Geopolitical Implications
- 01
A financing shortfall narrative could shift the war’s trajectory from battlefield momentum to sustainability constraints, strengthening Russia’s time-based leverage.
- 02
Sanctions expansion and shadow-war claims indicate a broader Western strategy of multi-domain pressure, increasing attribution and escalation risks.
- 03
Intra-G7 political friction may reduce the credibility of unified messaging, complicating sustained pressure on Russia and support for Ukraine.
- 04
Public-health coordination (Ebola) alongside war diplomacy highlights how G7 agendas compete for political bandwidth and budget attention.
Key Signals
- —Exact wording of the June 16 G7 statement on Ukraine financing and whether it references specific funding instruments or timelines.

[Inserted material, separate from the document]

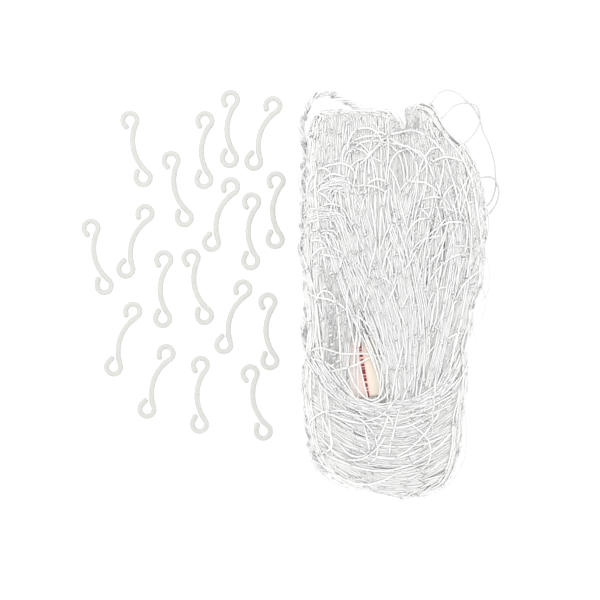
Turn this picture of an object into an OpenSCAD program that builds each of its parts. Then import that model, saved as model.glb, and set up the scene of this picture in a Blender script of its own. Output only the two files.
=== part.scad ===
// Sports net, gathered into a flat hank, with the moulded clips that fasten it to a frame.
// Millimetres. The set lies on the floor at z = 0, and the hank's long direction is Y.

/* [Clip] */
// Distance between the centres of the two end loops
loop_pitch = 53; // [45:1:70]
// Diameter of the bore of an end loop
loop_bore = 8.7; // [7:0.1:12]
// Width of the moulded bar, seen from above
bar_w = 4.3; // [3.4:0.1:5]
// Thickness of the moulded bar, off the floor
bar_t = 4.2; // [3.4:0.1:5]
// Radius on the long edges of the bar
bar_edge_r = 1.2; // [0.6:0.1:1.5]
// How much stouter the shank and the fingers are than the loops, on every side
stouter = 0.15; // [0.1:0.05:0.3]
// How far the middle of the shank bows past the line through the loops' centres
shank_bow = 2.7; // [1:0.1:5]
// Angle that the upper loop's bar turns through before its straight finger
upper_turn = 247; // [225:1:260]
// Length of the upper loop's straight finger
upper_finger = 2.2; // [1:0.1:4]
// Angle that the lower loop's bar turns through before its straight finger
lower_turn = 242; // [225:1:260]
// Length of the lower loop's straight finger
lower_finger = 4.4; // [1:0.1:6]

/* [Net hank] */
// Left wall of the hank
hank_left = 20.5; // [15:0.5:25]
// Right wall of the hank
hank_right = 181.6; // [175:0.2:190]
// Wall where the left fold lies against the right fold
fold_x = 106; // [100:1:112]
// Mouth of the wrapped end, where the two folds go in
mouth_y = -95; // [-110:1:-85]
// Foot of the wrapped end
hank_foot = -184.6; // [-190:0.2:-180]
// Thickness of the hank over its belly
belly_t = 44; // [36:1:50]
// Thickness of the hank at the tops of its folds
top_t = 28; // [22:1:32]
// How far the hank's round underside is pressed flat on the floor
pressed = 1.2; // [0.8:0.1:2]

/* [Rope and lacing] */
// Diameter of the border rope
rope_d = 4.4; // [3:0.2:6]
// Diameter of the net's twine and of its lacing
twine_d = 1.6; // [1.2:0.1:2]

/* [Label] */
// Width of the folded label
label_w = 34; // [24:1:36]
// Length of the folded label
label_l = 54; // [40:1:56]
// Thickness of the folded label
label_t = 0.8; // [0.6:0.1:1.2]
// Corner radius of the label
label_corner = 3; // [1:0.5:5]
// Depth of the label below the top of the hank
label_sunk = 7; // [5:0.5:10]
// Slant of the label from the hank's long direction, in degrees
label_slant = 9; // [0:1:12]

/* [Hidden] */
clip_count = 18;
function clip_name(i) = str("clip_", i + 1 < 10 ? "0" : "", i + 1);

// Where each clip lies: x and y of its middle, and its turn in degrees
CLIP_PLACES = [
    [-49, 149, -1], [-19, 145, -19], [-133, 131, 13], [-72, 130, -1], [-96, 95, 13], [-8, 76, -1],
    [-57, 72, -19], [-30, 57, -1], [-134, 48, -19], [-168, 34, 13], [-78, 7, 13], [-109, 5, -1],
    [-46, -20, -19], [-14, -33, 2], [-145, -40, -19], [-115, -78, -19], [-76, -90, -1], [-25, -97, 13]];

// Border rope: round the top of the left fold, then down the hank's left side
ROPE_ROUTE = [
    [78, 152, 13], [72, 160, 12], [64, 168, 9], [54, 175, 5], [43, 180, 3], [31, 180, 2.6], [22, 174, 2.5],
    [18, 164, 2.5], [16, 150, 2.5], [17, 132, 2.5], [18, 112, 2.5], [18, 90, 2.5], [16, 66, 2.5],
    [16, 40, 2.5], [18, 14, 2.5], [20, -8, 2.5], [18, -32, 2.5], [20, -58, 2.5], [17, -82, 2.5],
    [20, -106, 2.5], [22, -132, 3], [30, -152, 6], [38, -160, 10]];
// Lacing twine: the loops that stand out of the right fold, from one end in the hank to the other
LONG_ROUTE = [
    [128, 164, 11], [134, 175, 8], [139, 181, 4], [147, 184, 1], [156, 181, 0.9], [164, 174, 0.9],
    [170, 168, 0.9], [174, 161, 0.9], [177, 153, 0.9], [179, 146, 0.9], [185, 133, 0.9], [189, 118, 0.9],
    [190, 105, 0.9], [190, 97, 0.9], [187, 86, 1], [182, 80, 4], [174, 76, 9]];
SHORT_ROUTE = [
    [136, 154, 11], [144, 161, 8], [150, 168, 4], [159, 172, 1.2], [166, 172, 2.4], [172, 170, 2.8],
    [175, 165, 1.4], [176, 158, 2.2], [174, 151, 2.6], [170, 144, 1.5], [163, 137, 4], [156, 132, 10]];
SIDE_ROUTE = [
    [171, 103, 11], [177, 105, 6], [182, 106, 2.2], [187, 105, 2.8], [191, 100, 2.4], [193, 93, 0.9],
    [191, 83, 0.9], [187, 76, 1], [181, 70, 4], [173, 66, 9]];
ROPE_SIDES = 10;
TWINE_SIDES = 8;

loop_r = (loop_bore + bar_w) / 2;
loop_y = loop_pitch / 2;
// The shank's arc touches both loops from outside and bows past their centre line
shank_r = (pow(shank_bow, 2) + pow(loop_y, 2) - pow(loop_r, 2)) / (2 * (loop_r + shank_bow));
shank_x = shank_r - shank_bow;
shank_half = atan2(loop_y, shank_x);
root_deg = 8;
finger_root = 1;
belly_r = (belly_t + pressed) / 2;
top_r = (top_t + pressed) / 2;
hull_fn = 32;
beyond = 300;
recess_gap = 0.5;
label_at = [72, -64];

// One point on a smooth line through the route's points, a share u of the way from point i to the next
function route_point(p, i, u) =
    let (n = len(p) - 1, a = p[max(i - 1, 0)], b = p[i], c = p[min(i + 1, n)], d = p[min(i + 2, n)])
    0.5 * (2 * b + u * (c - a) + u * u * (2 * a - 5 * b + 4 * c - d) + u * u * u * (3 * b - a - 3 * c + d));
// The whole line, with a number of steps between one route point and the next
function smooth_route(p, steps) = concat(
    [for (i = [0 : len(p) - 2]) for (k = [0 : steps - 1]) route_point(p, i, k / steps)],
    [p[len(p) - 1]]);
function unit(v) = v / norm(v);
function heading(line, i) = unit(line[min(i + 1, len(line) - 1)] - line[max(i - 1, 0)]);
// The corners of one ring round point i, square to the line there
function ring(line, i, r, sides) =
    let (t = heading(line, i), side = unit(cross(t, [0, 0, 1])), up = cross(side, t))
    [for (k = [0 : sides - 1]) line[i] + r * (cos(360 * k / sides) * side + sin(360 * k / sides) * up)];

// A closed tube of the given diameter along a line
module tube(line, d, sides) {
    n = len(line);
    points = [for (i = [0 : n - 1]) each ring(line, i, d / 2, sides)];
    start = [[for (k = [0 : sides - 1]) k]];
    finish = [[for (k = [sides - 1 : -1 : 0]) (n - 1) * sides + k]];
    wall = [for (i = [0 : n - 2]) for (k = [0 : sides - 1])
        let (a = i * sides + k, b = i * sides + (k + 1) % sides)
        each [[a, a + sides, b + sides], [a, b + sides, b]]];
    polyhedron(points = points, faces = concat(start, wall, finish), convexity = 4);
}

// Section of the moulded bar, stouter by s on every side: flat sides with rounded edges, lying level
module bar_section(s) {
    w = bar_w + 2 * s;
    t = bar_t + 2 * s;
    square([w - 2 * bar_edge_r, t], center = true);
    square([w, t - 2 * bar_edge_r], center = true);
    for (x = [-1, 1], y = [-1, 1])
        translate([x * (w / 2 - bar_edge_r), y * (t / 2 - bar_edge_r)])
            circle(r = bar_edge_r, $fn = 24);
}

// A stretch of bar along an arc about the origin
module bar_arc(r, from, sweep, s) {
    rotate([0, 0, from])
        rotate_extrude(angle = sweep, $fn = 96)
            translate([r, 0]) bar_section(s);
}

// The straight finger that ends a loop, reaching back a little into the loop's bar, with a round bead at its tip
module finger(length) {
    rotate([90, 0, 0])
        translate([0, 0, -length])
            linear_extrude(length + finger_root) bar_section(stouter);
    translate([0, length, 0])
        rotate_extrude($fn = 48)
            intersection() {
                bar_section(2 * stouter);
                translate([0, -bar_t]) square([bar_w, 2 * bar_t]);
            }
}

// An open loop at a clip's upper end, from its root inside the shank round to its finger
module end_loop(turn, length) {
    translate([0, loop_y, 0]) {
        bar_arc(loop_r, -shank_half - root_deg, turn + root_deg, 0);
        rotate([0, 0, turn - shank_half]) translate([loop_r, 0, 0]) finger(length);
    }
}

// One clip: a bowed shank with an open loop at each end, moulded in one piece
module clip() {
    color([0.90, 0.90, 0.88])
        translate([0, 0, bar_t / 2 + 2 * stouter]) {
            translate([shank_x, 0, 0]) bar_arc(shank_r, 180 - shank_half, 2 * shank_half, stouter);
            end_loop(upper_turn, upper_finger);
            mirror([0, 1, 0]) end_loop(lower_turn, lower_finger);
        }
}

module placed_clip(i) {
    translate([CLIP_PLACES[i][0], CLIP_PLACES[i][1], 0]) rotate([0, 0, CLIP_PLACES[i][2]]) clip();
}

// A round swelling of the hank, pressed a little into the floor
module swelling(x, y, r) {
    translate([x, y, r - pressed]) sphere(r = r, $fn = hull_fn);
}

// The part of its children on the floor, between two limits in x and two in y
module kept(x0, x1, y0, y1) {
    intersection() {
        children();
        translate([x0, y0, 0]) cube([x1 - x0, y1 - y0, 2 * belly_t]);
    }
}

// Left fold of the gathered net, with a recess in its top for the label
module net_left_fold() {
    color([0.91, 0.91, 0.90])
        difference() {
            kept(-beyond, fold_x, mouth_y, beyond)
                hull() {
                    swelling(hank_left + top_r, 152, top_r);
                    swelling(fold_x - top_r - 3, 146, top_r);
                    swelling(hank_left + belly_r, 60, belly_r);
                    swelling(fold_x - 8, 60, belly_r);
                    swelling(hank_left + belly_r, mouth_y, belly_r);
                    swelling(fold_x, mouth_y, belly_r);
                }
            translate([label_at[0], label_at[1], belly_t - label_sunk - recess_gap])
                rotate([0, 0, label_slant])
                    translate([-label_w / 2 - recess_gap, -label_l / 2 - recess_gap, 0])
                        cube([label_w + 2 * recess_gap, label_l + 2 * recess_gap, belly_t]);
        }
}

// Right fold of the gathered net, its top slanting down to the right
module net_right_fold() {
    color([0.90, 0.90, 0.90])
        kept(fold_x, beyond, mouth_y, beyond)
            hull() {
                swelling(121, 174 - top_r, top_r * 0.9);
                swelling(140, 150, top_r);
                swelling(155, 112, belly_r * 0.85);
                swelling(hank_right - belly_r, 62, belly_r);
                swelling(hank_right - belly_r, 16, belly_r);
                swelling(hank_right - belly_r - 17, mouth_y, belly_r);
                swelling(fold_x, mouth_y, belly_r);
                swelling(fold_x + 6, 60, belly_r);
            }
}

// The end of the net, wound round the foot of both folds
module net_wrapped_end() {
    foot_r = belly_r * 0.92;
    color([0.92, 0.92, 0.91])
        kept(-beyond, beyond, -beyond, mouth_y)
            hull() {
                swelling(hank_left + belly_r, mouth_y, belly_r);
                swelling(hank_right - belly_r - 20, mouth_y, belly_r);
                swelling(hank_left + belly_r + 3, -136, belly_r);
                swelling(130, -148, belly_r);
                swelling(62, hank_foot + foot_r + 6, foot_r);
                swelling(104, hank_foot + foot_r, foot_r);
            }
}

module border_rope() {
    color([0.93, 0.93, 0.93]) tube(smooth_route(ROPE_ROUTE, 2), rope_d, ROPE_SIDES);
}

module lacing_loop(route) {
    color([0.88, 0.88, 0.90]) tube(smooth_route(route, 2), twine_d, TWINE_SIDES);
}

// Folded label with round corners, lying in the recess of the left fold
module label() {
    color([0.96, 0.88, 0.84])
        translate([label_at[0], label_at[1], belly_t - label_sunk])
            rotate([0, 0, label_slant])
                linear_extrude(label_t) {
                    square([label_w - 2 * label_corner, label_l], center = true);
                    square([label_w, label_l - 2 * label_corner], center = true);
                    for (x = [-1, 1], y = [-1, 1])
                        translate([x * (label_w / 2 - label_corner), y * (label_l / 2 - label_corner)])
                            circle(r = label_corner, $fn = 32);
                }
}

net_left_fold();
net_right_fold();
net_wrapped_end();
border_rope();
label();
lacing_loop(LONG_ROUTE);  // lacing_loop_long
lacing_loop(SHORT_ROUTE);  // lacing_loop_short
lacing_loop(SIDE_ROUTE);  // lacing_loop_side
for (i = [0 : clip_count - 1])
    placed_clip(i);
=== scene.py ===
"""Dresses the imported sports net: the gathered twine, its border rope, lacing loops, label and moulded clips."""

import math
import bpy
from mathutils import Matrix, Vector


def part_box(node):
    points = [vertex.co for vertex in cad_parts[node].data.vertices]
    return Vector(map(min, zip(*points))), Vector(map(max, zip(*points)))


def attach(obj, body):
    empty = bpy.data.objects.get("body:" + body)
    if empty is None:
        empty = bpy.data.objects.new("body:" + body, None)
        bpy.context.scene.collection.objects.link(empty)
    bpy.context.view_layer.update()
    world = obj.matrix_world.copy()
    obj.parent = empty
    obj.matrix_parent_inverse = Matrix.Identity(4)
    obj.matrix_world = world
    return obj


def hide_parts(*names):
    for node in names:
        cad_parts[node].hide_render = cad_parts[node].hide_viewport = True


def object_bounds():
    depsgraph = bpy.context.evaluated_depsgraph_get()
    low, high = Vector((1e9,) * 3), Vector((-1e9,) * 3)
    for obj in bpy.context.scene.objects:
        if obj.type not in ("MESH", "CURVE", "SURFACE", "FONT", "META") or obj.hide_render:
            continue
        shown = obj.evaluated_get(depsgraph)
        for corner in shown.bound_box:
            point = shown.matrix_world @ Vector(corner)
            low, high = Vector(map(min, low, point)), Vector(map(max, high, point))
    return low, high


bl_info = {
    "name": "Sports Net in a Hank",
    "version": (1, 0, 0),
    "blender": (4, 5, 0),
    "location": "View3D > Sidebar > Sports Net",
    "description": "Makes a gathered twine net with its rope, label and clips around a packed frame",
    "category": "Object",
}

import bmesh
import bpy
import numpy as np
from bpy.props import FloatProperty, FloatVectorProperty, IntProperty, PointerProperty
from mathutils import Vector

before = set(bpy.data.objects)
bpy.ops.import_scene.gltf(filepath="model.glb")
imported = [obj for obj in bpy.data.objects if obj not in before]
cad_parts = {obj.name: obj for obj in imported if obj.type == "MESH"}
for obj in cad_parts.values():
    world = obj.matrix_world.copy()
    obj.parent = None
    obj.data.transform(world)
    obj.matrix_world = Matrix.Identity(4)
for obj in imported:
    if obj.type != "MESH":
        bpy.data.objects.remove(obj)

MM = 0.001
CAD_BOX = [[float(x) for x in corner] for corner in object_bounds()]
SEED = 41
# Locks of runs in each fold
LOCKS = 64
# Distance between a run's points while it is laid and settled, in millimetres
SPACING = 2.2
# Sides of the twine of the hank, and the most triangles in one of its pieces
TWINE_SIDES = 6
PIECE_LIMIT = 180000
# Slant of the label from the hank's long direction
LABEL_SLANT = math.radians(9)

CLIP_NODES = sorted(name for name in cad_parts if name.startswith("clip_"))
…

- —EU and G7 follow-on measures that quantify or backstop the claimed $52B Ukraine budget gap.
- —Canada sanctions implementation details: enforcement agencies, shipping/port compliance guidance, and any exemptions or expansions.
- —UK–Russia reciprocal actions: arrests, cyber/espionage disclosures, or additional 'network' targeting claims.
- —Public tone and outcomes from G7 bilateral meetings after Trump–Meloni for signs of alliance cohesion or fracture.